As someone stated earlier - as a nation we lead the pack in the divorce rate, as a community we top the charts in single parent homes . . . it's so important to pick our battles wisely when it comes to things like this.
 
ITA with the bolded, girl don't step in this sh*t. I could see this backfiring on you real fast. If I were you I'd just sit back take notes and if ya'll get married then you have ammunition for the situation later on. It's his fault that the BM feels she can ask for these things. I have to ask though (and no I haven't read everything so excuse me if I am repeating) but what is the money situation looking like between them? Obviously he has money if he can afford to buy his 7 month gf $300 gifts (cause damnit I never got that stuff after 7 months) so is he ballin? Are the kids used to this lifestyle? That is the basis behind all that high child support that celebrities pay. Also what else is he paying for? How much time does he spend with his daughter? Maybe that girl did something else to deserve this type of gift? Is she a spoiled brat or is she well rounded?

I don't think people should be spending that kind of cash on a little kid but if they can do it then....................I don't have any arguements. just because a kid is getting expensive gifts doesn't mean she can't handle it and come out ok. You're in for the long with this crap, I hope your man has his head screwed on right.
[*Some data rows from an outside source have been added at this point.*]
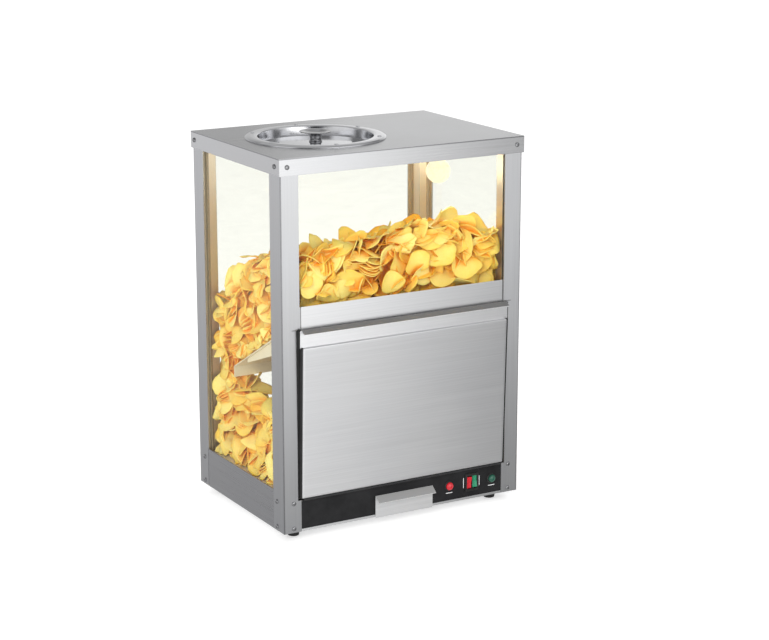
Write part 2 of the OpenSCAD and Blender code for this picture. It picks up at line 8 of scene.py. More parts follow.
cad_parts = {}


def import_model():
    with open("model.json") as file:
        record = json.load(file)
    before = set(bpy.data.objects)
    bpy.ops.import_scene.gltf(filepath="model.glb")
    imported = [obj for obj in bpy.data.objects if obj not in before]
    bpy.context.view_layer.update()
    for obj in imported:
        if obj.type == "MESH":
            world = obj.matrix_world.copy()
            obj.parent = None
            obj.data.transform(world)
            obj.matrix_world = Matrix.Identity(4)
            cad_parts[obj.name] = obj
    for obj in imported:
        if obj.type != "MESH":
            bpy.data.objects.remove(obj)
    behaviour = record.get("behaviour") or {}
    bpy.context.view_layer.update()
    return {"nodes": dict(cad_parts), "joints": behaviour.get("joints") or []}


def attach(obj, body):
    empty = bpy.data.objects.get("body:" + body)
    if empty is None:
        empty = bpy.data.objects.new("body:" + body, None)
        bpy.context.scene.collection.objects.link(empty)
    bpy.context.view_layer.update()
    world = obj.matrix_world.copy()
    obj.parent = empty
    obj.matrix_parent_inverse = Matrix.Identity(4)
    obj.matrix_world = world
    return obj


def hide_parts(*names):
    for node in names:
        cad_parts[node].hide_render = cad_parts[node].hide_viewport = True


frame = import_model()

NODES = frame["nodes"]
scene = bpy.context.scene

# Body millimetres: s from the left face, t from the front face, z from the
# underside of the base. The middle in t comes from the hinge's own place.
W, D, H, FOOT = 452.0, 318.0, 620.0, 17.0
HINGE = next(j for j in frame["joints"] if j["name"] == "door_hinge")["pos_m"]
Y_MID = -1.9 - HINGE[1] * 1000
LEAN = math.radians(1.76)
LID_S, LID_T = 148.5, 159.0
SHELF_K = math.tan(math.radians(29))


def pt(s, t, z):
    return Vector(((s - W / 2) / 1000, (t - Y_MID) / 1000, (z + FOOT) / 1000))


def arr(a):
    a = np.asarray(a, float)
    return (a - np.array([W / 2, Y_MID, -FOOT])) / 1000


def door_pt(x, y, z):
    c, s = math.cos(LEAN), math.sin(LEAN)
    return pt(x, -1.9 + y * c - z * s, 54.6 + y * s + z * c)


# ------------------------------------------------------------------ materials
def new_mat(name):
    m = bpy.data.materials.new(name)
    m.use_nodes = True
    m.node_tree.nodes.clear()
    return m, m.node_tree


def node(nt, kind, **kw):
    n = nt.nodes.new(kind)
    for k, v in kw.items():
        setattr(n, k, v)
    return n


def link(nt, a, b):
    nt.links.new(a, b)


def coords(nt, scale=(1, 1, 1), rot=(0, 0, 0)):
    tc = node(nt, "ShaderNodeTexCoord")
    mp = node(nt, "ShaderNodeMapping")
    mp.inputs["Scale"].default_value = scale
    mp.inputs["Rotation"].default_value = rot
    link(nt, tc.outputs["Object"], mp.inputs["Vector"])
    return mp.outputs["Vector"]


def noise_tex(nt, vec, scale, detail=3.0, rough=0.5, dist=0.0):
    n = node(nt, "ShaderNodeTexNoise")
    n.inputs["Scale"].default_value = scale
    n.inputs["Detail"].default_value = detail
    n.inputs["Roughness"].default_value = rough
    n.inputs["Distortion"].default_value = dist
    link(nt, vec, n.inputs["Vector"])
    return n.outputs["Fac"]


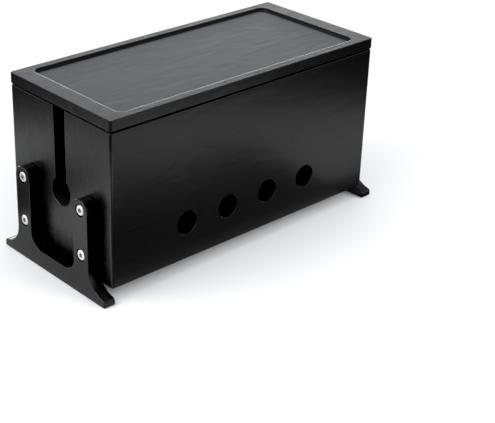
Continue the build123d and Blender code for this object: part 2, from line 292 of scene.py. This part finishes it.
def from_screw_axis(look, place):
    """How far a place is from the axis of the nearest bracket screw. The screws are in two rows, with
    one at each side of the middle."""
    upper, lower = (sum(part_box("left_screw_back_" + row), Vector()) / 2 for row in ("upper", "lower"))
    _, y, z = look.split(place)
    aside = look.math("SUBTRACT", look.math("ABSOLUTE", y), upper.y)
    above = look.math("ABSOLUTE", look.math("SUBTRACT", z, (upper.z + lower.z) / 2))
    above = look.math("SUBTRACT", above, (upper.z - lower.z) / 2)
    return look.length(look.vector(aside, above, 0.0))


def metal(name, tint, roughness, relief, sockets=False):
    """Plated metal with fine scratches and slightly uneven gloss, duller inside the hex sockets, where
    its colour is darkened as painted shade.
    """
    look = Look(name)
    place = look.place()
    scratches = look.noise(place, SCRATCHES_PER_METRE, detail=3.0, roughness=0.6)
    patches = look.noise(place, PATCHES_PER_METRE)
    bright = look.mix(patches, color(tint, 0.82), color(tint))
    gloss = look.weighted((scratches, 0.16), start=roughness - 0.08)
    if sockets:
        # Painted shade: the colour is darkened inside each hex socket
        rim = (SOCKET_RADIUS, SOCKET_RADIUS + SOCKET_RIM)
        inside = look.spread(from_screw_axis(look, place), rim, (1.0, 0.0))
        bright = look.mix(inside, bright, color(tint, 0.4))
        gloss = look.weighted((inside, 0.2), start=gloss)
    look.set(Base_Color=bright, Metallic=1.0, Roughness=gloss)
    look.bump(scratches, relief)
    return look.material


# What the boards share, and then each wooden node's own values
LONG_WALL = dict(grain="X", roughness=0.28, cut=0.35, banding=0.15, fineness=0.12, mottle=0.4)
END_WALL = dict(grain="Z", roughness=0.27, cut=0.35, banding=0.4, fineness=0.15, swirl=0.4, mottle=0.6)
BRACKET = dict(grain="Z", roughness=0.22, specular=0.38, banding=0.5, fineness=0.4, swirl=0.3)
HIDDEN = dict(grain="X", face="-Z", banding=0.9, fineness=1.0, swirl=0.5)
BOARDS = {
    "lid": dict(grain="X", face="+Z", roughness=0.30, banding=0.5, fineness=0.5, swirl=1.3, grit=0.9),
    "front_panel": dict(LONG_WALL, face="-Y", swirl=0.7),
    "back_panel": dict(LONG_WALL, face="+Y", swirl=0.5),
    "left_end_panel": dict(END_WALL, face="-X"),
    "right_end_panel": dict(END_WALL, face="+X"),
    "left_foot_bracket": dict(BRACKET, face="-X"),
    "right_foot_bracket": dict(BRACKET, face="+X"),
    "bottom_panel": dict(HIDDEN, roughness=0.55),
    "lid_cleat_front": dict(HIDDEN, roughness=0.50),
    "lid_cleat_back": dict(HIDDEN, roughness=0.50),
}
# The other nodes' materials, by a part of the node's name
FITTINGS = {
    "corner_spline": bare_wood("beech_tongue"),
    "cleat_screws": metal("zinc_steel", (0.62, 0.62, 0.60), 0.35, relief=0.00002),
    "threaded_inserts": metal("turned_brass", (0.78, 0.60, 0.28), 0.30, relief=0.00002),
    "_screw_": metal("bright_steel", (0.95, 0.95, 0.94), 0.45, relief=0.00001, sockets=True),
}


def dress():
    """Gives every node of the frame its material."""
    for index, (name, piece) in enumerate(sorted(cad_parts.items())):
        piece.data.materials.clear()
        if name in BOARDS:
            material = wood("stained_" + name, piece, NEXT_BOARD * index, **BOARDS[name])
        else:
            material = next(FITTINGS[part] for part in FITTINGS if part in name)
        piece.data.materials.append(material)


# ---- Floor, cards, lights and camera ----
def add(name, data):
    made = bpy.data.objects.new(name, data)
    bpy.context.scene.collection.objects.link(made)
    return made


def studio_plane(name, corners, material):
    """A flat four-cornered piece of the studio, which isn't part of the object."""
    mesh = bpy.data.meshes.new(name)
    mesh.from_pydata(corners, [], [(0, 1, 2, 3)])
    mesh.materials.append(material)
    made = add(name, mesh)
    return made


def floor():
    """A pale round floor, whose rim fades into the surround."""
    look = Look("pale_floor")
    rim = (FLOOR_RADIUS, FLOOR_RADIUS + FLOOR_FADE)
    look.set(
        Base_Color=color((0.94, 0.94, 0.94)),
        Roughness=0.7,
        Specular_IOR_Level=0.1,
        Alpha=look.spread(look.length(look.place()), rim, (1.0, 0.0)),
    )
    half = FLOOR_SIDE / 2
    corners = [(-half, -half, 0.0), (half, -half, 0.0), (half, half, 0.0), (-half, half, 0.0)]
    studio_plane("floor", corners, look.material).location = FLOOR_CENTRE


def painted_reflection_card(name, low, high, cover, fade):
    """A black card by the box, upright or flat, seen only in reflections, so that the lacquer looks
    dark: it paints dark reflections, and by the brackets and the foot painted shade, into the lacquer."""
    first, second = (axis for axis in range(3) if low[axis] != high[axis])
    corners = [Vector(low) for _ in range(4)]
    corners[1][first] = corners[2][first] = high[first]
    corners[2][second] = corners[3][second] = high[second]
    look = Look(name)
    place = look.split(look.place())
    alpha = cover
    for axis in (first, second):
        for rim in ((low[axis], low[axis] + fade), (high[axis], high[axis] - fade)):
            alpha = look.math("MULTIPLY", alpha, look.spread(place[axis], rim, (0.0, 1.0)))
    look.set(Base_Color=color((0.01, 0.01, 0.01)), Roughness=0.8, Alpha=alpha)
    card = studio_plane(name, corners, look.material)
    for kind in ("camera", "diffuse", "transmission", "volume_scatter", "shadow"):
        setattr(card, "visible_" + kind, False)


def softbox(name, place, aim, width, height, power, mirrored=True):
    """A soft area light that faces a point. It can be left out of reflections."""
    data = bpy.data.lights.new(name, "AREA")
    data.shape = "RECTANGLE"
    data.size = width
    data.size_y = height
    data.energy = power
    lamp = add(name, data)
    lamp.location = place
    lamp.rotation_euler = (Vector(aim) - Vector(place)).to_track_quat("-Z", "Y").to_euler()
    lamp.visible_camera = False
    lamp.visible_glossy = mirrored


def surround(seen, front, back, horizon, below):
    """A white surround for the camera. It lights the scene like a slightly cool tent, brighter in
    front than at the back, with a bright low strip and a glow along the back, and hardly any light
    from below its hem, which is lower at the back. High at its right are two dim patches, one of them
    in reflections alone. Heights are sines of the angle above the horizon."""
    world = bpy.data.worlds.new("surround")
    world.use_nodes = True
    nodes = Nodes(world.node_tree)
    ray = nodes.place("Generated")
    height = nodes.split(ray)[2]
    path = nodes.node("ShaderNodeLightPath").outputs

    def patch(direction, edge, core, outside, inside):
        """One value inside a round patch, and another outside it. The patch fades in between the
        cosines of two angles from its middle."""
        return nodes.spread(nodes.dot(ray, direction), (edge, core), (outside, inside))

    wall = nodes.spread(height, (0.16, 0.38), (0.5 * back, back))
    glow = patch((0.64, 0.69, 0.345), edge=0.95, core=0.995, outside=0.0, inside=0.5)
    rear = nodes.spread(height, (0.05, 0.11), (horizon, nodes.math("ADD", wall, glow)))
    shaded = patch((0.61, -0.29, 0.74), edge=0.85, core=0.97, outside=front, inside=0.3 * front)
    toward_back = nodes.dot(ray, (0.62, 0.78, 0.0))
    tent = nodes.spread(toward_back, (-0.2, 0.8), (shaded, rear))
    dim = patch((0.63, 0.374, 0.688), edge=0.94, core=0.985, outside=1.0, inside=0.4)
    tent = nodes.math("MULTIPLY", tent, nodes.spread(path["Is Glossy Ray"], (0.0, 1.0), (1.0, dim)))
    hem = [nodes.spread(toward_back, (0.3, 0.8), ends) for ends in ((-0.06, -0.18), (0.02, -0.10))]
    given = nodes.spread(height, hem, (below, tent))

    background = nodes.tree.nodes["Background"]
    camera_sees = path["Is Camera Ray"]
    nodes.feed(background.inputs["Strength"], nodes.spread(camera_sees, (0.0, 1.0), (given, seen)))
    tint = nodes.mix(camera_sees, color((0.98, 0.995, 1.03)), color((1.0, 1.0, 1.0)))
    nodes.feed(background.inputs["Color"], tint)
    bpy.context.scene.world = world


def camera():
    """The camera that saw the photograph. Its shift moves the centre of projection off the middle of
    the frame, where the photograph has it."""
    data = bpy.data.cameras.new("camera")
    data.sensor_width = SENSOR_WIDTH
    data.lens = FOCAL_PIXELS * SENSOR_WIDTH / IMAGE_WIDTH
    data.shift_x = (IMAGE_WIDTH / 2 - PRINCIPAL_POINT[0]) / IMAGE_WIDTH
    data.shift_y = (PRINCIPAL_POINT[1] - IMAGE_HEIGHT / 2) / IMAGE_WIDTH
    eye = add("camera", data)
    turn = Matrix.Rotation(-CAMERA_YAW, 4, "Z") @ Matrix.Rotation(math.pi / 2 - CAMERA_PITCH, 4, "X")
    eye.matrix_world = Matrix.Translation(CAMERA_PLACE) @ turn @ Matrix.Rotation(CAMERA_ROLL, 4, "Z")
    bpy.context.scene.camera = eye


dress()
floor()
# Painted dark reflections and shade in the lacquer
for flag_name, flag_shape in PAINTED_REFLECTION_CARDS.items():
    painted_reflection_card(flag_name, *flag_shape)
softbox("left_softbox", (-1.6, 0.4, 1.2), aim=(0.0, 0.0, 0.1), width=1.4, height=1.4, power=20.0)
softbox(
    "front_softbox", (0.9, -1.4, 1.0), aim=(0.0, -0.15, 0.0), width=1.4, height=1.0, power=17.5,
    mirrored=False,
)
surround(seen=1.0, front=1.0, back=0.77, horizon=7.0, below=0.05)
camera()
view = bpy.context.scene.view_settings
view.view_transform = "Standard"
view.use_curve_mapping = True
view.curve_mapping.black_level = (BLACK_LEVEL, BLACK_LEVEL, BLACK_LEVEL)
I agree that it depends on the the the circumstances as far as if the child is deservant as well as the fathers financial circumstances. I'm dating a man with a child also and I think your input depends on how your relationship is with him. If it's not that serious than you might just want to fall back and see how he handles it but if your already in it for the long haul I don't think it should matter if your married or not your feelings and opinions should matter to him and this way you'll see how big or small of a problem this will be BEFORE you get married.